En revanche, en repoussant l’âge à 63 ans, on impose à ceux qui ont commencé tôt de cotiser plus que nécessaire ! Et on repousse également l’âge de 65 ans à 68 ans pour partir à la retraite sans pénalité, si le nombre d’annuités n’est pas suffisant. Alors, elle n’est pas belle la vérité ?
Mais un autre problème se pose (pas qu’un seul, mais il faut essayer de ne pas faire trop long !) si on repousse l’âge de la retraite. On sait bien que les « séniors » sont mis à la porte, au bénéfice d’employés plus jeunes. Ainsi
l’âge moyen de sortie du marché du travail est d’environ 59 ans, en France. Si on recule l’âge légal de départ à la retraite, on laisse donc les gens plus longtemps au chômage ce qui n’est pas souhaitable pour eux et ce qui n’arrange en rien les caisses de l’État.

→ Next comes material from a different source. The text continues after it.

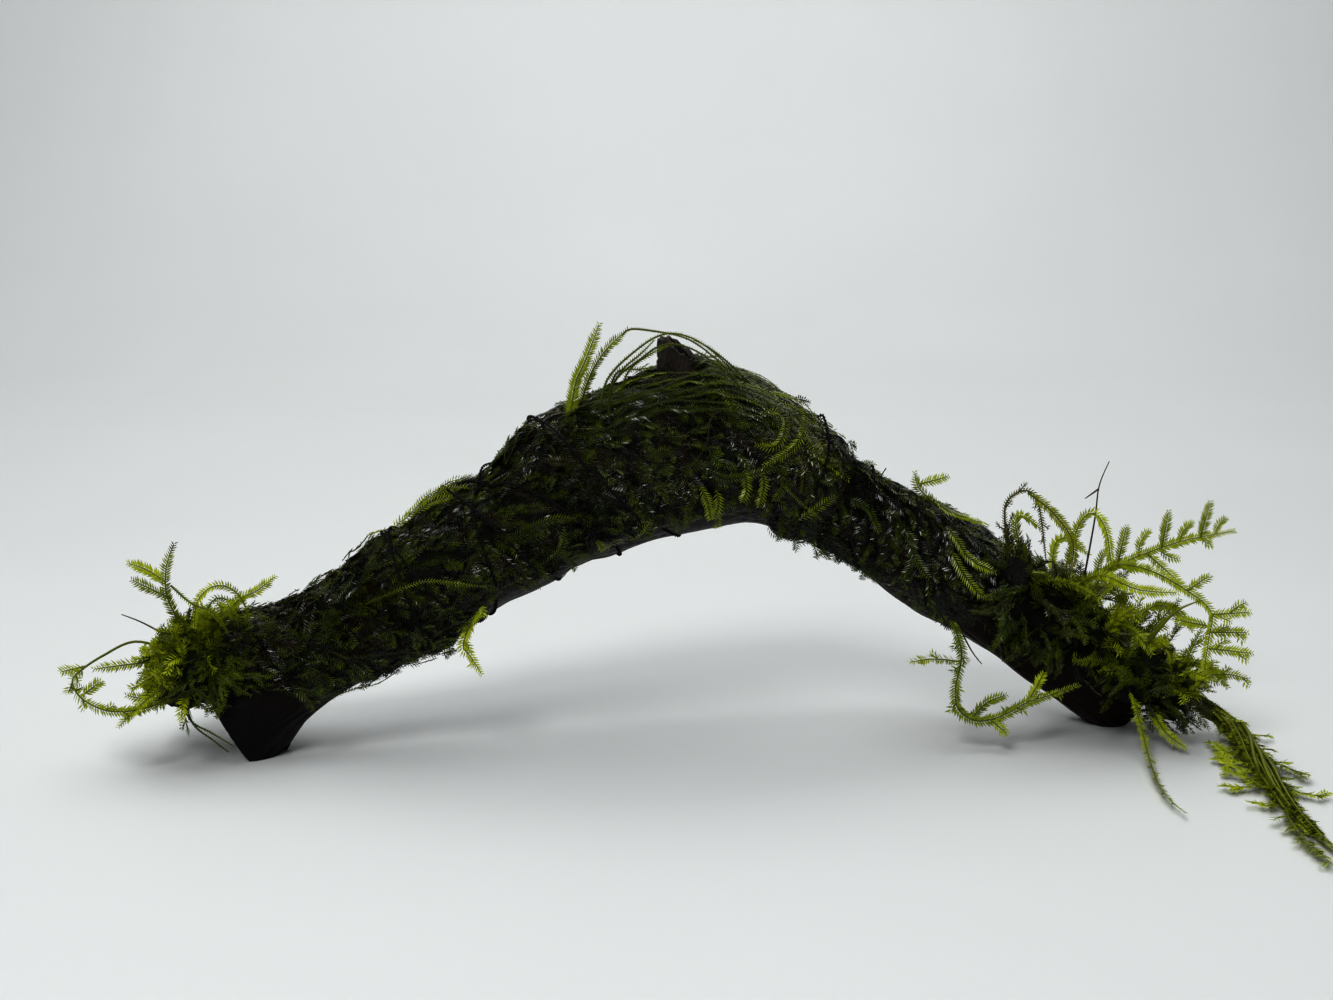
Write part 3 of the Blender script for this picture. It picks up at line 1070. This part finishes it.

Mais heureusement, Jean-François a une solution :
« Il faut maintenant que les entreprises se mettent dans la tête de ne plus regarder un salarié de 52 ans en lui disant + Ah dis donc, t’as 52 ans, faut que tu regardes ta montre tu vas bientôt partir + »
On se demande comment on n’y avait pas pensé avant ! Allez, soyons fous deux secondes et imaginons que la méthode Copé fonctionne pour l’emploi des séniors. Que se passera-t-il ? Hé bien à la place d’employer quelqu’un de plus jeune, on gardera le sénior.
C’est ce qui est en train de se passer. La seule solution à l’emploi des séniors est la lutte contre le chômage, mais encourager seulement l’emploi des séniors augmentera le chômage d’une autre catégorie de la population, ce qui n’est pas plus acceptable.
Allez, encore un effort M. Copé, je suis sûr que vous pouvez encore améliorer un peu vos arguments. Bon, il faut reconnaître que vous n’aviez pas besoin de forcer, vous n’aviez qu’Arlette Chabot en face pour vous passer les plats poser des questions.